_Work required_
Using the listing below, give the number of lines where "this" appears, and nothing else.
— start —
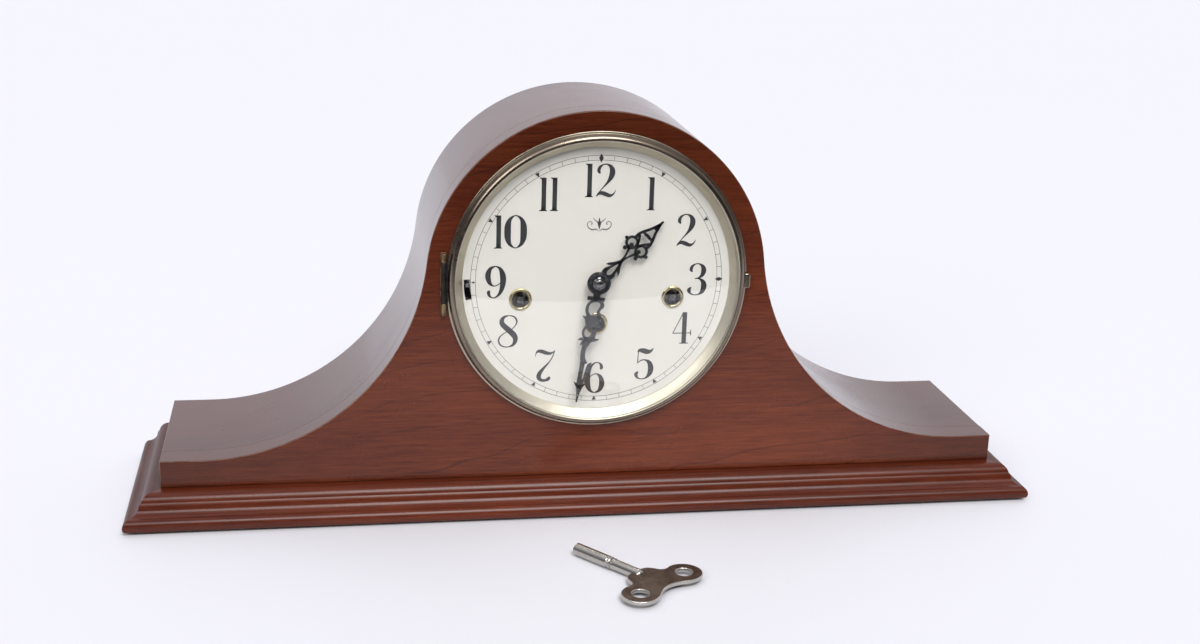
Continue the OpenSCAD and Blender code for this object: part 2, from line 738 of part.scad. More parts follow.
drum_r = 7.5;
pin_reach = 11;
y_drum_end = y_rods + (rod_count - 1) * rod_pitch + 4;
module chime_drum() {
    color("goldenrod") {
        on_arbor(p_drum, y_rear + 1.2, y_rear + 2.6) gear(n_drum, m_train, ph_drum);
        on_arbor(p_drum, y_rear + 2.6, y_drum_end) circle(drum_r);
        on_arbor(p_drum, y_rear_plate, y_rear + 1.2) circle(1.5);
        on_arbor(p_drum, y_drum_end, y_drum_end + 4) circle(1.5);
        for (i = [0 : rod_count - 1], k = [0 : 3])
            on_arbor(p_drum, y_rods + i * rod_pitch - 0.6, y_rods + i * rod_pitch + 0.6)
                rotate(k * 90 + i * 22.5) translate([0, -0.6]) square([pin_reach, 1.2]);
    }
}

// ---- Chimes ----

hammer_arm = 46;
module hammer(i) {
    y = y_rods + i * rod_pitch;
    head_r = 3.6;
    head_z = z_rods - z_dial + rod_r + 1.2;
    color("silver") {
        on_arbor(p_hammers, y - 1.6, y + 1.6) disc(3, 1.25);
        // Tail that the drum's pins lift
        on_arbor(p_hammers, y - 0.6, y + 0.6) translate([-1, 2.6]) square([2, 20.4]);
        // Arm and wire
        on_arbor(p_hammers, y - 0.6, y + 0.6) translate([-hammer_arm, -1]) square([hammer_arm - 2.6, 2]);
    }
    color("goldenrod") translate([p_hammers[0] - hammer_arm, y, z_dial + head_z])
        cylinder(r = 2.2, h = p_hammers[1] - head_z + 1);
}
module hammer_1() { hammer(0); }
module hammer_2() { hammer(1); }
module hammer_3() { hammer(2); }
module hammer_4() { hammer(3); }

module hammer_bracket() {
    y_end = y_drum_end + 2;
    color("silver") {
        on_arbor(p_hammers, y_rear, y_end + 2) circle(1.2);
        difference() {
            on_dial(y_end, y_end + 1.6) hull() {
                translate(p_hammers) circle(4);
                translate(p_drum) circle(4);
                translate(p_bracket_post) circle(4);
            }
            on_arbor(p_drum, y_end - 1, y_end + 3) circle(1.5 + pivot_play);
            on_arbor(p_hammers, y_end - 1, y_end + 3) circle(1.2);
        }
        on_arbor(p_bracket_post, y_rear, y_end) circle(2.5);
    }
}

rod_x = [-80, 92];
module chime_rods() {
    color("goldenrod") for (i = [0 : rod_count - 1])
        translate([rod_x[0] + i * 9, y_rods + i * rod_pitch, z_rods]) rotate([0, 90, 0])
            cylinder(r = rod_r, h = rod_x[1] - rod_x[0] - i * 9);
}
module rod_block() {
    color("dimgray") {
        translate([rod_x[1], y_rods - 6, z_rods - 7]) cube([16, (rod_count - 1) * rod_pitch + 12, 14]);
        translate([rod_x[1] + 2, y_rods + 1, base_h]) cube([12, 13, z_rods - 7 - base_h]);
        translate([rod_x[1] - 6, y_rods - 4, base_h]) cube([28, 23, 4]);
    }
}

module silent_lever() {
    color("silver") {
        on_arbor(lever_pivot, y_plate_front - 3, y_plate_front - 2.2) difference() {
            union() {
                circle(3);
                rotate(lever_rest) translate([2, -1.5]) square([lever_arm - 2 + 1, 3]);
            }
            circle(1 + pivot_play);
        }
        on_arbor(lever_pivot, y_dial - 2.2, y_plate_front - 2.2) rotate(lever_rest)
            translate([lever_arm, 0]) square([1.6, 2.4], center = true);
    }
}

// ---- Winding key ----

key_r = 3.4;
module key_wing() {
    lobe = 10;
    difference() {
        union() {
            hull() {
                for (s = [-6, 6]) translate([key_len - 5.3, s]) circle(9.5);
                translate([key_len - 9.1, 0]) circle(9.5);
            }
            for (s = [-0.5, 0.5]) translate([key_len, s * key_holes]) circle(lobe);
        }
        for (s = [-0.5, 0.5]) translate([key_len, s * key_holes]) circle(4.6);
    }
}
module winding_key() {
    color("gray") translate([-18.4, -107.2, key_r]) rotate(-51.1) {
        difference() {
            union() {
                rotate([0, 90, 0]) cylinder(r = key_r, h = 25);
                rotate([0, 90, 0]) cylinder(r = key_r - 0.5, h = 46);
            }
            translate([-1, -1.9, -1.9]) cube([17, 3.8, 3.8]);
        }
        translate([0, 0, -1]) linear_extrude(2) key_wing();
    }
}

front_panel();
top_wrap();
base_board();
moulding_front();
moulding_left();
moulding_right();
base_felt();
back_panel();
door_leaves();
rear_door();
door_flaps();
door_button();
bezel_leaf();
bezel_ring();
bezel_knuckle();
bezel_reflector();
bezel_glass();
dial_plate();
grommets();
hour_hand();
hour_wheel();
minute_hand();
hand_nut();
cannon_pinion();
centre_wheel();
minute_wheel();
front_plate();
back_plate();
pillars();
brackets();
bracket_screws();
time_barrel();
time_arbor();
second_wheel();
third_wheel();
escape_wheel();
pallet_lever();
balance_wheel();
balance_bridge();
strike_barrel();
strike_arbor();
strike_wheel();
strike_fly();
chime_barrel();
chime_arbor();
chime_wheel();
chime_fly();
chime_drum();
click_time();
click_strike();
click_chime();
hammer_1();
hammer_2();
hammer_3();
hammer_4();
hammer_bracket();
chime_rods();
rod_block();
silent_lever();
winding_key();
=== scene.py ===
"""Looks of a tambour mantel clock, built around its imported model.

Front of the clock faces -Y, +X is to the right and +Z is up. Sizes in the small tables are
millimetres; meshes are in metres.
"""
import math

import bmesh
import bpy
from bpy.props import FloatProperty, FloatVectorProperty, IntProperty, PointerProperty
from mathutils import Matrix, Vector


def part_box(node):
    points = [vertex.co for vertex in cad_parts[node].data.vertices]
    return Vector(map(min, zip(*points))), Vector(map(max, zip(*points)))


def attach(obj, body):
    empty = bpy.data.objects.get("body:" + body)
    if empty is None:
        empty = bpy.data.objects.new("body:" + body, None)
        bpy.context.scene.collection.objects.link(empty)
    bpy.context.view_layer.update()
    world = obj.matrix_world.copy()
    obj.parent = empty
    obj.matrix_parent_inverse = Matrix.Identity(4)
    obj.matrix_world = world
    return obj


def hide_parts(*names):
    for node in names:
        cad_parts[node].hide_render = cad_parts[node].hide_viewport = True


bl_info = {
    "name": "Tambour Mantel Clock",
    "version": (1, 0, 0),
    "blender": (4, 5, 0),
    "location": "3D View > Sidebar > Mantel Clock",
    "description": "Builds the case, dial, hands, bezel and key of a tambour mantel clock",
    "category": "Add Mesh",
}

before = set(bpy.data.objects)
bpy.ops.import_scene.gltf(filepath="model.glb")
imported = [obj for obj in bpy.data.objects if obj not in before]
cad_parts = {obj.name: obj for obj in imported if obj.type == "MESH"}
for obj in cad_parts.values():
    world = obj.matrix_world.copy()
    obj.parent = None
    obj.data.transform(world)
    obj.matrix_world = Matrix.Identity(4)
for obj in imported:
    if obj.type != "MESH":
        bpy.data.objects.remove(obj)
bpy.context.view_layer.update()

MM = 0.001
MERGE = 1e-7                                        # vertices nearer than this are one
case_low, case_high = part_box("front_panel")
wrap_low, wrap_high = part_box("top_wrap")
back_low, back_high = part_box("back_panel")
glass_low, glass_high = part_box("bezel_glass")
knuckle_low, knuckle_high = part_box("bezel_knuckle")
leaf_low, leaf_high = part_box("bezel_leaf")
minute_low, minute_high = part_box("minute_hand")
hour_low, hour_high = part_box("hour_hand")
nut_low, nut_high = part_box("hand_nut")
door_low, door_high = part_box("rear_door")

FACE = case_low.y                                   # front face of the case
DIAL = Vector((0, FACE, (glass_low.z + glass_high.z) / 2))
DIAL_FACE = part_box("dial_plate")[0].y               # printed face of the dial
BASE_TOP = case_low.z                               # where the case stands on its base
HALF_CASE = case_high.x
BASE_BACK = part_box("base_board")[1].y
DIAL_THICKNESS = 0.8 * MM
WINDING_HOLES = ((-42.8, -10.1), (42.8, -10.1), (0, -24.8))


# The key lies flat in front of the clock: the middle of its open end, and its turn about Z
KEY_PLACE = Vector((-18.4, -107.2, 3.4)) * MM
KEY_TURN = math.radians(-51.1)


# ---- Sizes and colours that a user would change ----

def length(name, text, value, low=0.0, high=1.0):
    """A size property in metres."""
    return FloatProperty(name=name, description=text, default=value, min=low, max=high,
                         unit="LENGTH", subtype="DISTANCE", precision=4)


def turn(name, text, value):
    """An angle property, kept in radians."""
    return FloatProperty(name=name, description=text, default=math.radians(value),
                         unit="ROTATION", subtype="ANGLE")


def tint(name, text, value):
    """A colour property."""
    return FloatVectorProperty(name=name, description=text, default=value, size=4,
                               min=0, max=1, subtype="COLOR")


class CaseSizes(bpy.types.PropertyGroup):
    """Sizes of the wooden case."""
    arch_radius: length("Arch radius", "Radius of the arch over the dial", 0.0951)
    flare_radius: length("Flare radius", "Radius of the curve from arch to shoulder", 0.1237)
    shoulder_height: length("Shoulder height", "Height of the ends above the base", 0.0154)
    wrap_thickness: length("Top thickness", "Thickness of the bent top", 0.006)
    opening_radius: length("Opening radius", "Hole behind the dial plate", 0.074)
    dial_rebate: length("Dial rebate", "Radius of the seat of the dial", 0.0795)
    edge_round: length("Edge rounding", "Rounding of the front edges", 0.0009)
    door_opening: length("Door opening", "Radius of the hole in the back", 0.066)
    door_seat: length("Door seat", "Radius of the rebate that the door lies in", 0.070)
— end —
_Solution to the exercise_
2